:: Directive ::
Work through the entries below and report how many lines include "lifts". The number alone is the answer.

(Stored entries)

------------------------------------------------------------

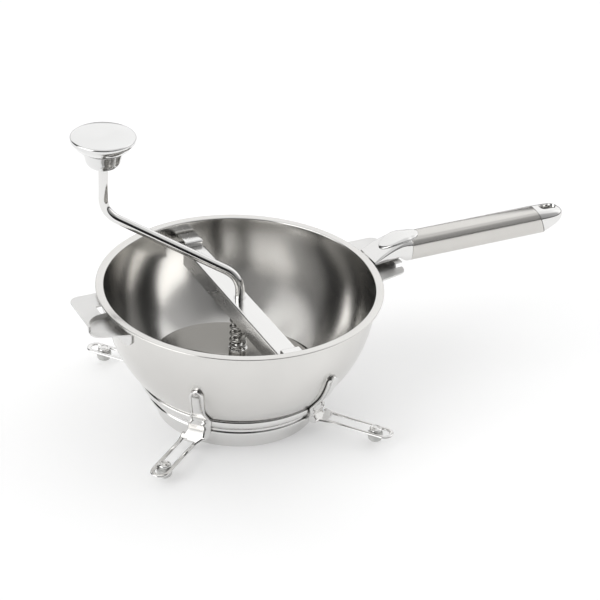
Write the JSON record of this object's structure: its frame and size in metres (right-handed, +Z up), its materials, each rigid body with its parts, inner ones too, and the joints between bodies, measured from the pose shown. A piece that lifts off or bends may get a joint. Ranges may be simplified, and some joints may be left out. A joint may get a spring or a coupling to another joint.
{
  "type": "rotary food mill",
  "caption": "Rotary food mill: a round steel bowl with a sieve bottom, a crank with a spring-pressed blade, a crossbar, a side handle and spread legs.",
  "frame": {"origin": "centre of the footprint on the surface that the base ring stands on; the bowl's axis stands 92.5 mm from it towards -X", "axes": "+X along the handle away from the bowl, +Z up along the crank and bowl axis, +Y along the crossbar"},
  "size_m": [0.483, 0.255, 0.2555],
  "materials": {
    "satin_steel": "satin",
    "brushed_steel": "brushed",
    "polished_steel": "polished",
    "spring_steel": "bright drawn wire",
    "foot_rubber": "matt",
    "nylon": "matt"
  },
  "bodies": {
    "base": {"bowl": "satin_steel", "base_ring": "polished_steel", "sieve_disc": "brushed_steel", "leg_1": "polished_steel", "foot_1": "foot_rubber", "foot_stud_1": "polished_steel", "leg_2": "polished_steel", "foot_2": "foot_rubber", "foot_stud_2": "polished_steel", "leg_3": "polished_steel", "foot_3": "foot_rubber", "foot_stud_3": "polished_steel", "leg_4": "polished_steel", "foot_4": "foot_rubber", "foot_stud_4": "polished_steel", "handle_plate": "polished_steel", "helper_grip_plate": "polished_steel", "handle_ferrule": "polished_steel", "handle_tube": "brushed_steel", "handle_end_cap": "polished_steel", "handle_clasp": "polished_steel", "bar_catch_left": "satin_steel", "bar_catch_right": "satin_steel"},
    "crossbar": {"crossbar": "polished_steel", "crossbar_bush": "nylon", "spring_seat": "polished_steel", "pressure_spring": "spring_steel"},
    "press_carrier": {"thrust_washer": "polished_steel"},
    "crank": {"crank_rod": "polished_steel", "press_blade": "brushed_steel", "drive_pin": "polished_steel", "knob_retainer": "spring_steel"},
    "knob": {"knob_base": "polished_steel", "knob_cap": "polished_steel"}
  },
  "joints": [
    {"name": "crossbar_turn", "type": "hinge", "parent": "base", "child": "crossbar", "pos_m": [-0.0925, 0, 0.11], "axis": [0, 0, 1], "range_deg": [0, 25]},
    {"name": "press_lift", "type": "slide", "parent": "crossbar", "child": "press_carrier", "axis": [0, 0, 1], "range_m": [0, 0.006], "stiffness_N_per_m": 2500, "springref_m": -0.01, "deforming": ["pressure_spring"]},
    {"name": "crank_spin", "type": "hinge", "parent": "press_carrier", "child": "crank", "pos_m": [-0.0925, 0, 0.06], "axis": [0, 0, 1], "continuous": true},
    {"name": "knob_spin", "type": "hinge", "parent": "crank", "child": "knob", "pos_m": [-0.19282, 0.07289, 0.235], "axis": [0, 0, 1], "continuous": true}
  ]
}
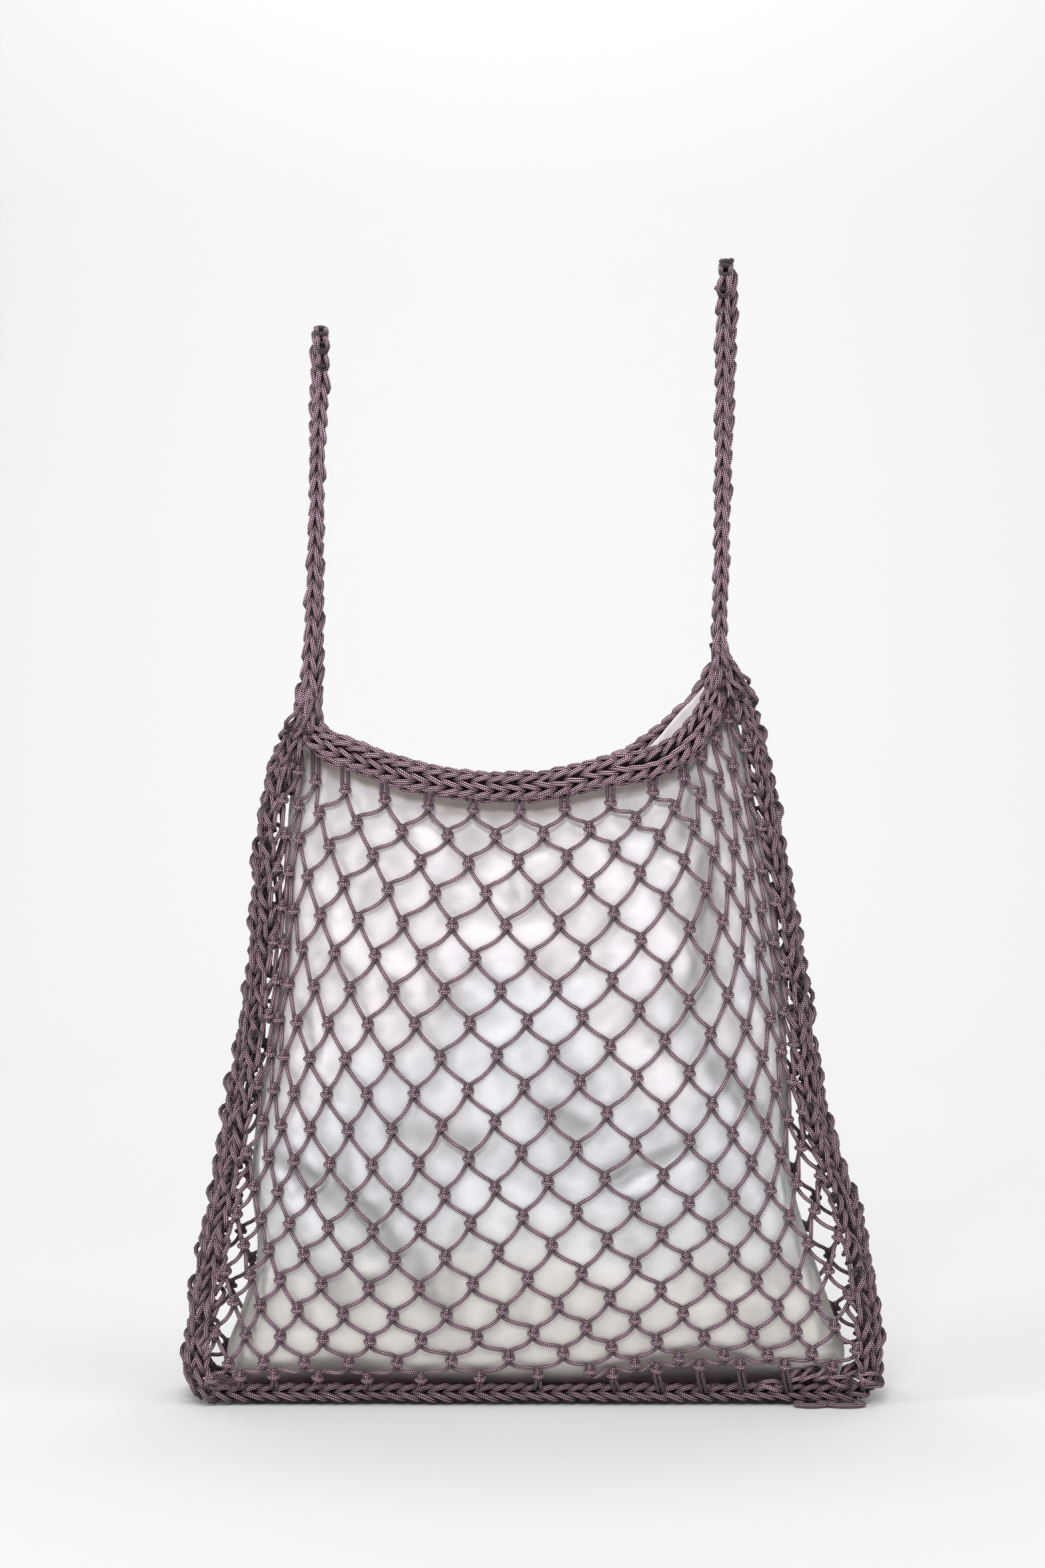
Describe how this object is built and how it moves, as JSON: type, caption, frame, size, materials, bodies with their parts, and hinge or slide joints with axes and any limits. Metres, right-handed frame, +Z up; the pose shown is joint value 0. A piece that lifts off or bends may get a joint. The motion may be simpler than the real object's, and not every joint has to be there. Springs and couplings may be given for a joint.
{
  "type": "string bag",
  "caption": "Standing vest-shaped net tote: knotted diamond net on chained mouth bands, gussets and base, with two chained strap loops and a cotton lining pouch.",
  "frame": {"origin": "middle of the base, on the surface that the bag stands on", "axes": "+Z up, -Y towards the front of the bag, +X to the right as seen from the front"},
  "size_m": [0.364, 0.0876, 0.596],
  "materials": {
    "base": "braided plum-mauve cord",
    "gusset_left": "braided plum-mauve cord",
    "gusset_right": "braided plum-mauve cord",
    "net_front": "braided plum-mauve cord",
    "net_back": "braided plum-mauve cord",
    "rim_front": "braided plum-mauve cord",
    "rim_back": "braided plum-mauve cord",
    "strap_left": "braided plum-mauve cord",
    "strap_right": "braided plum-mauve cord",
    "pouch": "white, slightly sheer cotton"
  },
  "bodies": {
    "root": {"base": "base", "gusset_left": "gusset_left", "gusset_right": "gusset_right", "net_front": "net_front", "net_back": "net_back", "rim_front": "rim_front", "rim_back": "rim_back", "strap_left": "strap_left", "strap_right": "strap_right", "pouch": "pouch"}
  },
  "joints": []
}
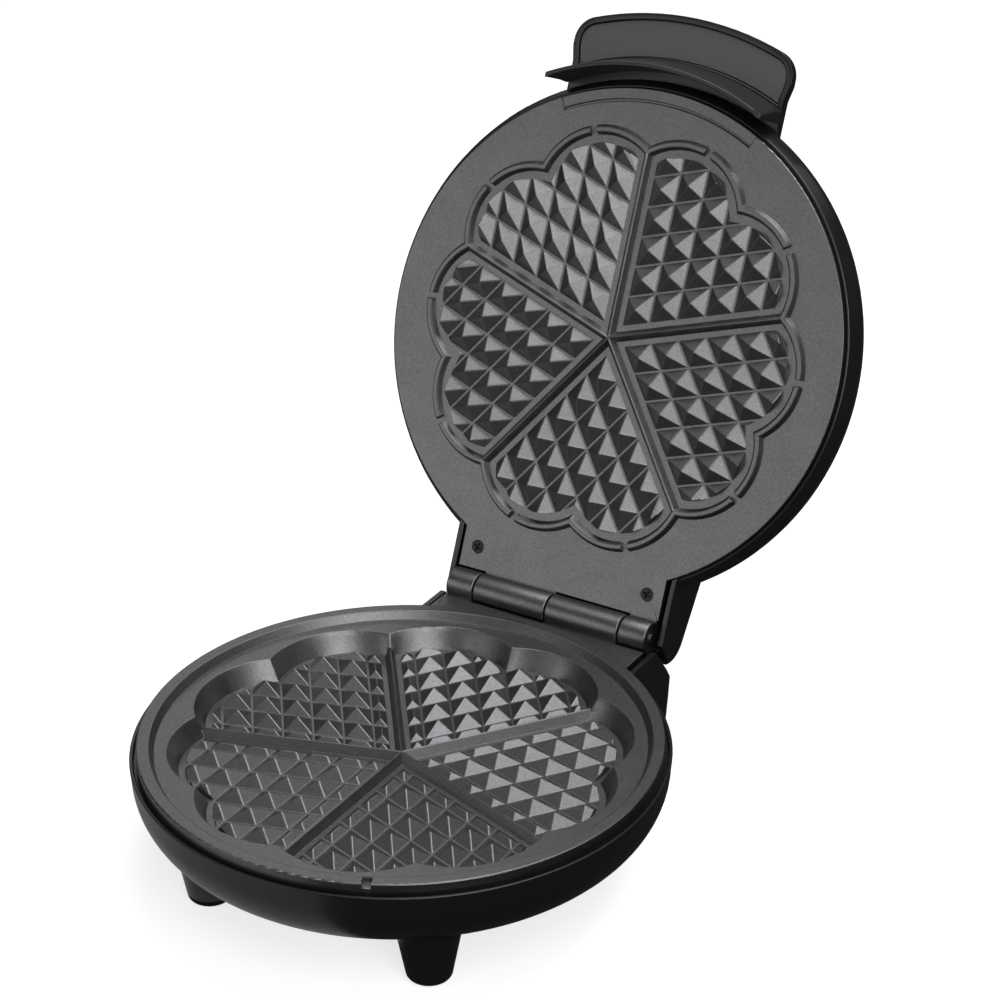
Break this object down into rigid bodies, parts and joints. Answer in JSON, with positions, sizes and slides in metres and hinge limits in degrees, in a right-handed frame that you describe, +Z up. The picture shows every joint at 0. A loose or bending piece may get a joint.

------------------------------------------------------------

:: The output ::
2